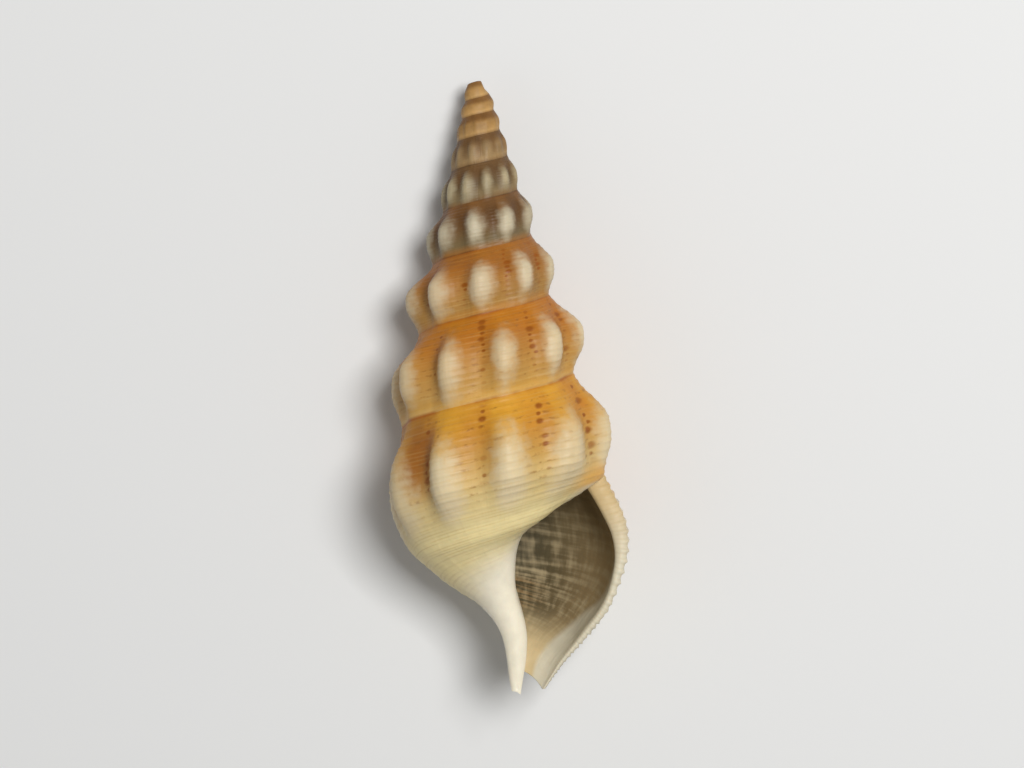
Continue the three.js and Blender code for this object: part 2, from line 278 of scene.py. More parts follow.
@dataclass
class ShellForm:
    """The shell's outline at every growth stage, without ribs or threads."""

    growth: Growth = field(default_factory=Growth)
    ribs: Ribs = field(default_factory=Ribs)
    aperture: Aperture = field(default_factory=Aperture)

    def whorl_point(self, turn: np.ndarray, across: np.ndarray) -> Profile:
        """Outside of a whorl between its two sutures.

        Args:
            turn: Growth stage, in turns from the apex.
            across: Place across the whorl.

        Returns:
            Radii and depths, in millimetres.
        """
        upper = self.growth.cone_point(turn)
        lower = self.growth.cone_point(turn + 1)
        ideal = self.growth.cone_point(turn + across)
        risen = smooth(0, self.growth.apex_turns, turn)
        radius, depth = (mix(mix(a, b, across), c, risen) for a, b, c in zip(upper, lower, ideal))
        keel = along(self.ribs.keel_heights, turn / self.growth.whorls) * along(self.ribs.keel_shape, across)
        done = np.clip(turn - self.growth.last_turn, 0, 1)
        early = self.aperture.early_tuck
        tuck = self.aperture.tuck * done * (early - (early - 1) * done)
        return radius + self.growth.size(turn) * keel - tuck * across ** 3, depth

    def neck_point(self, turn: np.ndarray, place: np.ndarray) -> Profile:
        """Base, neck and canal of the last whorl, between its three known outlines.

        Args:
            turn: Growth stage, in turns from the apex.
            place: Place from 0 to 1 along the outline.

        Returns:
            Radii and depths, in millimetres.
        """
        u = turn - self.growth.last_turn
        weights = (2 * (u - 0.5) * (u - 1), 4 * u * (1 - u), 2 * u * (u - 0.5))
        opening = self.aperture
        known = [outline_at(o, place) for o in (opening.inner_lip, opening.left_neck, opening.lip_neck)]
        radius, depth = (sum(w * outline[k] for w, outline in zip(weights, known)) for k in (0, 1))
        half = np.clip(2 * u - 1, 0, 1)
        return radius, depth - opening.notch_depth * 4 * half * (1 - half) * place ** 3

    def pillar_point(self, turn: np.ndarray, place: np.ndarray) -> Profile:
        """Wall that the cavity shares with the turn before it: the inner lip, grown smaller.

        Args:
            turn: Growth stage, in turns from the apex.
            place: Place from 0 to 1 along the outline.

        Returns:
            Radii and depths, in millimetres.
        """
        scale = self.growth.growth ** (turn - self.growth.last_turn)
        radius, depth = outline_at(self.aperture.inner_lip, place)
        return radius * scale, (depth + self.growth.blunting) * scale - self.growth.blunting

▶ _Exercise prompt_
Return only the lines spanning from the first line of the material through the line with "across: Place across the whorl.", copied exactly, both ends kept.

▶ _The output_
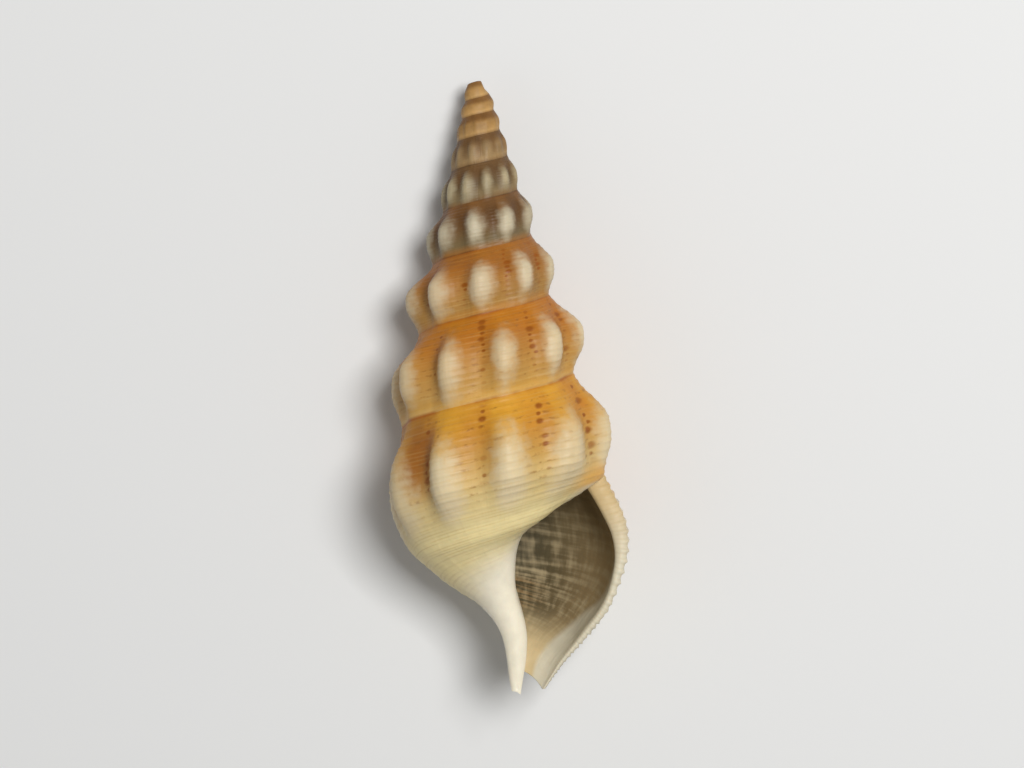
Continue the three.js and Blender code for this object: part 2, from line 278 of scene.py. More parts follow.
@dataclass
class ShellForm:
    """The shell's outline at every growth stage, without ribs or threads."""

    growth: Growth = field(default_factory=Growth)
    ribs: Ribs = field(default_factory=Ribs)
    aperture: Aperture = field(default_factory=Aperture)

    def whorl_point(self, turn: np.ndarray, across: np.ndarray) -> Profile:
        """Outside of a whorl between its two sutures.

        Args:
            turn: Growth stage, in turns from the apex.
            across: Place across the whorl.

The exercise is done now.